[Provided data start]

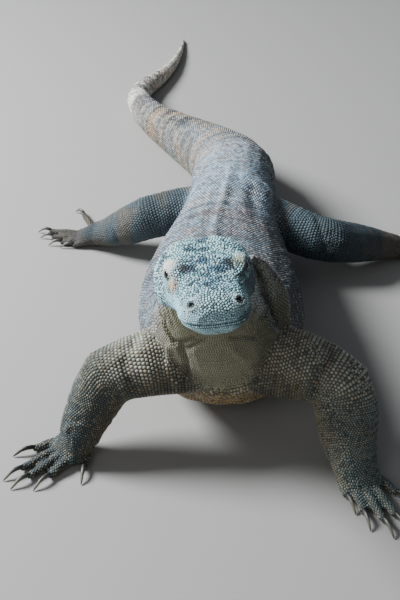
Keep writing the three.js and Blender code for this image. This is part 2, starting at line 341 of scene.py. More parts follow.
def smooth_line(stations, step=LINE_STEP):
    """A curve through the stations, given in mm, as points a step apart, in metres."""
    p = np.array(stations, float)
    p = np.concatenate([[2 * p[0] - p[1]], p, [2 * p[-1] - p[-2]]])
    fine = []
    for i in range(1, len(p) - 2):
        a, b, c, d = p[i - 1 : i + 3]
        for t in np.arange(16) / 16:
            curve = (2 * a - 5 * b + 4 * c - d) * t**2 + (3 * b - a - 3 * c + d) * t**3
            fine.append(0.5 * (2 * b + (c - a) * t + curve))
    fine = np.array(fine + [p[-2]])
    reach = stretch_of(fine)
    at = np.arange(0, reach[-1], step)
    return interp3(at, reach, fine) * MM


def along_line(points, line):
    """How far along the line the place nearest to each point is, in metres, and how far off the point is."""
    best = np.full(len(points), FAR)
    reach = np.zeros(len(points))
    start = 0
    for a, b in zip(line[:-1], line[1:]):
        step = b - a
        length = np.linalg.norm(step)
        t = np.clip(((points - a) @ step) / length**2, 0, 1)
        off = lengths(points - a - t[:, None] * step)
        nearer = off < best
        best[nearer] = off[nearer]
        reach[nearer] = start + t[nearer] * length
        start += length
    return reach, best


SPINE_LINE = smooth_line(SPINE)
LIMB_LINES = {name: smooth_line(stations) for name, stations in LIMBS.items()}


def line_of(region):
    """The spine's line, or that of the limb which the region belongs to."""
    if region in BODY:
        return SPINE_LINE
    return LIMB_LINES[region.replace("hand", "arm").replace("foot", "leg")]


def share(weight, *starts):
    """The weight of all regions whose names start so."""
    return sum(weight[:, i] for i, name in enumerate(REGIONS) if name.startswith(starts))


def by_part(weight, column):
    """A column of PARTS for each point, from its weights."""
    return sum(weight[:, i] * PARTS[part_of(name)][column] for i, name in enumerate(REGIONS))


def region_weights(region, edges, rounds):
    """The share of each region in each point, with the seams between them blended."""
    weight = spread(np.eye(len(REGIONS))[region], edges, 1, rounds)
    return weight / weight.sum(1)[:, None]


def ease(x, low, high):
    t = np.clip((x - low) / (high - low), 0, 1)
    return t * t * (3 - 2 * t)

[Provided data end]

§ **Goal of the exercise**: All lines from the beginning of the material above through the one with "return weight / weight.sum(1)[:, None]" need to be returned exactly; please return those and only those.

§ **Response to this task**:
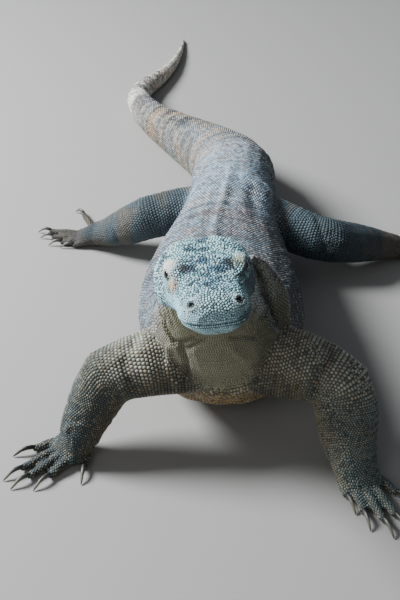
Keep writing the three.js and Blender code for this image. This is part 2, starting at line 341 of scene.py. More parts follow.
def smooth_line(stations, step=LINE_STEP):
    """A curve through the stations, given in mm, as points a step apart, in metres."""
    p = np.array(stations, float)
    p = np.concatenate([[2 * p[0] - p[1]], p, [2 * p[-1] - p[-2]]])
    fine = []
    for i in range(1, len(p) - 2):
        a, b, c, d = p[i - 1 : i + 3]
        for t in np.arange(16) / 16:
            curve = (2 * a - 5 * b + 4 * c - d) * t**2 + (3 * b - a - 3 * c + d) * t**3
            fine.append(0.5 * (2 * b + (c - a) * t + curve))
    fine = np.array(fine + [p[-2]])
    reach = stretch_of(fine)
    at = np.arange(0, reach[-1], step)
    return interp3(at, reach, fine) * MM


def along_line(points, line):
    """How far along the line the place nearest to each point is, in metres, and how far off the point is."""
    best = np.full(len(points), FAR)
    reach = np.zeros(len(points))
    start = 0
    for a, b in zip(line[:-1], line[1:]):
        step = b - a
        length = np.linalg.norm(step)
        t = np.clip(((points - a) @ step) / length**2, 0, 1)
        off = lengths(points - a - t[:, None] * step)
        nearer = off < best
        best[nearer] = off[nearer]
        reach[nearer] = start + t[nearer] * length
        start += length
    return reach, best


SPINE_LINE = smooth_line(SPINE)
LIMB_LINES = {name: smooth_line(stations) for name, stations in LIMBS.items()}


def line_of(region):
    """The spine's line, or that of the limb which the region belongs to."""
    if region in BODY:
        return SPINE_LINE
    return LIMB_LINES[region.replace("hand", "arm").replace("foot", "leg")]


def share(weight, *starts):
    """The weight of all regions whose names start so."""
    return sum(weight[:, i] for i, name in enumerate(REGIONS) if name.startswith(starts))


def by_part(weight, column):
    """A column of PARTS for each point, from its weights."""
    return sum(weight[:, i] * PARTS[part_of(name)][column] for i, name in enumerate(REGIONS))


def region_weights(region, edges, rounds):
    """The share of each region in each point, with the seams between them blended."""
    weight = spread(np.eye(len(REGIONS))[region], edges, 1, rounds)
    return weight / weight.sum(1)[:, None]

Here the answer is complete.